On 27 June 2023, the Terengganu Election Court annulled the results of the Kuala Terengganu seat in the 2022 general election. With this, Ahmad Amzad lost his seat and was disqualified as an MP with immediate effect. Judge Mohd Firuz Jaffril ruled that the petitioner and the BN candidate in the election Mohd Zubir succeeded in proving that corruption had taken place with the aim of influencing voters in the election. He added that although Mohd Zubir was not presented as a witness, other evidence was sufficient to declare the results null and void. The court also ordered Ahmad Amzad to pay RM50,000 to Mohd Zubir and allowed Ahmad Amzad to file an appeal within 14 days. Ahmad Amzad was represented by lawyer Wan Rohimi Wan Daud while Mohd Zubir was by lawyer Mohd Hafarizam Harun. Wan Rohimi stressed that they would file a notice of appeal to the Federal Court. However, on 8 July 2023, Wan Rohimi announced that Ahmad Amzad and PAS had decided not to do so and hoped that the by-election triggered by the decision would be held simultaneously with the state elections on 12 August 2023, a move that has raised eyebrows from AMANAH, which its deputy president Salahuddin Ayub stated that it was as if PAS themselves had admitted that there were elements of corruption and they were simply admitting to it. On 18 July 2023, the Election Commission (EC) announced the key dates of the by-election, which are to be held simultaneously with the state elections.

==Nomination==
On 22 July 2023, Prime Minister and Chairman of Pakatan Harapan (PH) Anwar Ibrahim announced that the coalition would nominate former Member of Parliament (MP) for Indera Mahkota and former Member of the Terengganu State Legislative Assembly (MLA) for Bandar Azan Ismail to contest for the seat. BN did not contest for the seat as a result of paving the way for PH in respect of the political cooperation between the two coalitions. On 27 July 2023, State Commissioner of PAS of Terengganu, Husain Awang announced that PN would renominate Ahmad Amzad to defend the seat again. On the nomination day on 29 July 2023, Azan and Ahmad Amzad were officially nominated as the candidates for the seat in the by-election.

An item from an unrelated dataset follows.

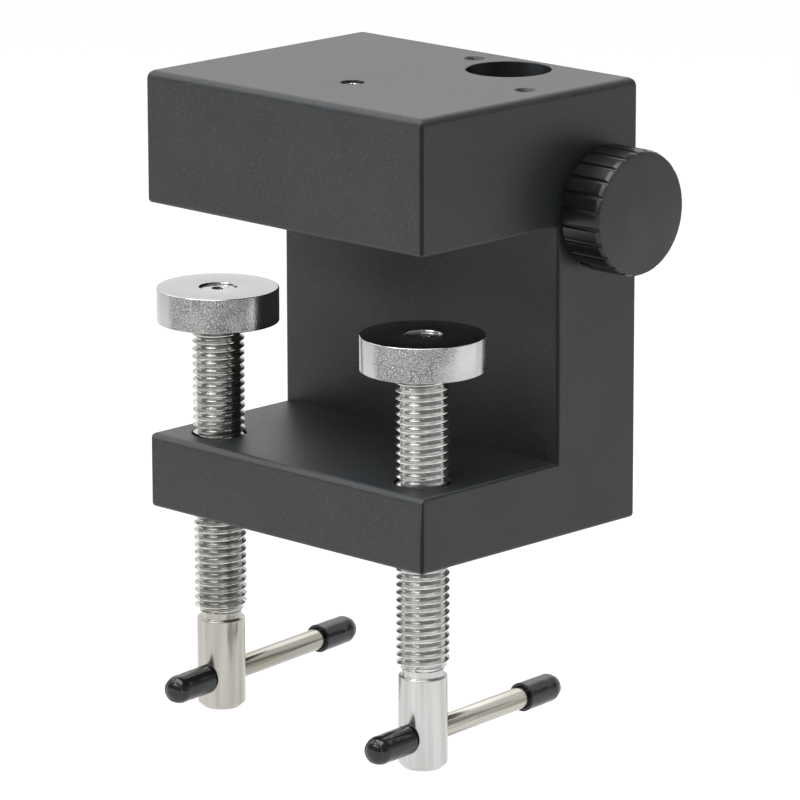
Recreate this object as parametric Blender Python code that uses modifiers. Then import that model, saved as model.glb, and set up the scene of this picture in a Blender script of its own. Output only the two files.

For the by-election, Perikatan Nasional has decided to use the PAS logo and name for its candidate.

== Timeline ==
The key dates are listed below.

| Date | Event |
|---|---|
| 27 June 2023 | Ahmad Amzad Hashim was disqualified as an MP with immediate effect. |
| 18 July 2023 | Issue of the Writ of Election |
| 29 July 2023 | Nomination Day |
| 29 July–11 August 2023 | Campaigning Period |
| 8–11 August 2023 | Early Polling Day For Postal, Overseas and Advance Voters |
| 12 August 2023 | Polling Day |

==Results==

Malaysian general by-election, 12 August 2023: Kuala Terengganu Upon the disqualification of the incumbent, Ahmad Amzad Hashim
Party: Candidate; Votes; %; ∆%
PAS; Ahmad Amzad Hashim; 68,369; 84.96; +19.69
PH; Azan Ismail; 21,103; 15.04; +3.70
Total valid votes: 89,472; 100.00
Total rejected ballots: 1,049
Unreturned ballots: 111
Turnout: 90,632; 73.34
Registered electors: 123,397
Majority: 47,266
PAS hold; Swing
Source(s) https://lom.agc.gov.my/ilims/upload/portal/akta/outputp/1852017/P.U.%20(B)%20376_2023.pdf

==Previous results==

Malaysian general election, 2022: Kuala Terengganu
Party: Candidate; Votes; %; ∆%
PAS; Ahmad Amzad Hashim; 63,016; 65.27; +15.62
BN; Mohd Zubir Embong; 22,109; 22.90; -9.69
PH; Raja Kamarul Bahrin Shah Raja Ahmad; 10,946; 11.34; -6.42
PEJUANG; Mohamad Abu Bakar Muda; 481; 0.50; +0.50
Total valid votes: 96,552; 100.00
Total rejected ballots: 767
Unreturned ballots: 266
Turnout: 97,605; 78.30
Registered electors: 123,305
Majority: 40,907
PAS hold; Swing
Source(s) https://lom.agc.gov.my/ilims/upload/portal/akta/outputp/1753269/PUB608%20PARLIMEN%20TERENGGANU.pdf

== Aftermath ==
Amzad, the winner of the by-election, were sworn in as the new MP for Kuala Terengganu on 5 September, before Dewan Rakyat Speaker Johari Abdul in the Parliamentary Special Chamber at Dewan Rakyat.